Die letzte Folge beendet die zweite Staffel von "Für alle Fälle Fitz? mit mehr als nur einem Knall und kann sich damit problemlos auf eine Stufe mit "Kalte Rache" stellen. Zum einen ist "Männerphantasien" ein enormer Sprung in der Entwicklung aller Hauptcharaktere: Sei es nun Fitz? bevorstehende Vaterschaft oder Penhaligons Vergewaltigung - wobei schon sehr bald der Verdacht entsteht, dass der Täter aus ihrem nächsten Umfeld stammt. Schließlich kulminiert die Episode in einem gewaltigen Cliffhanger, als Penhaligon auf ihren vermeintlichen Peiniger schießt und den Zuschauer fassungslos in Erwartung der dritten Staffel zurücklässt. Doch abseits dieser Geschehnisse ist es auch das Verbrechen, das den Zuschauer fesselt. Vergewaltigung ist ein heikles Thema, und diese Folge kann dem Zuschauer sehr nahe gehen, zumal lieb gewonnene Hauptcharaktere direkt betroffen sind. "Männerphantasien" ist sehr gut geschrieben und inszeniert, jedoch nicht für sanfte Gemüter geeignet.
"Für alle Fälle Fitz" ist britischer Serienkult - und das zurecht. Die vorliegende zweite Staffel kann als Höhepunkt dieser Serie betrachtet werden, enthält sie doch mit "Kalte Rache" und "Männerphantasien" zwei ihrer besten Folgen.
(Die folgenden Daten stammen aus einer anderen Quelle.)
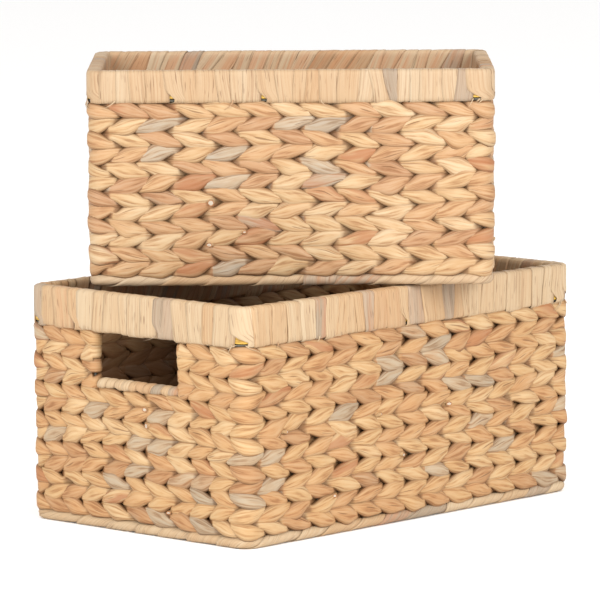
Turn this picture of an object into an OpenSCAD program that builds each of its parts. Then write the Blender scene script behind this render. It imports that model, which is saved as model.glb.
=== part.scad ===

Robbie Coltrane bietet, ebenso wie der Rest der Hauptbesetzung, eine grandiose schauspielerische Leistung. Vor allem Geraldine Somervilles Darstellung von Jane Penhaligon ist brillant. Für Leute, die langsame, psychologische Krimis mögen, ist "Fitz" ein Pflichtkauf. Menschen mit sanftem Gemüt sollten jedoch von dieser Serie die Finger lassen.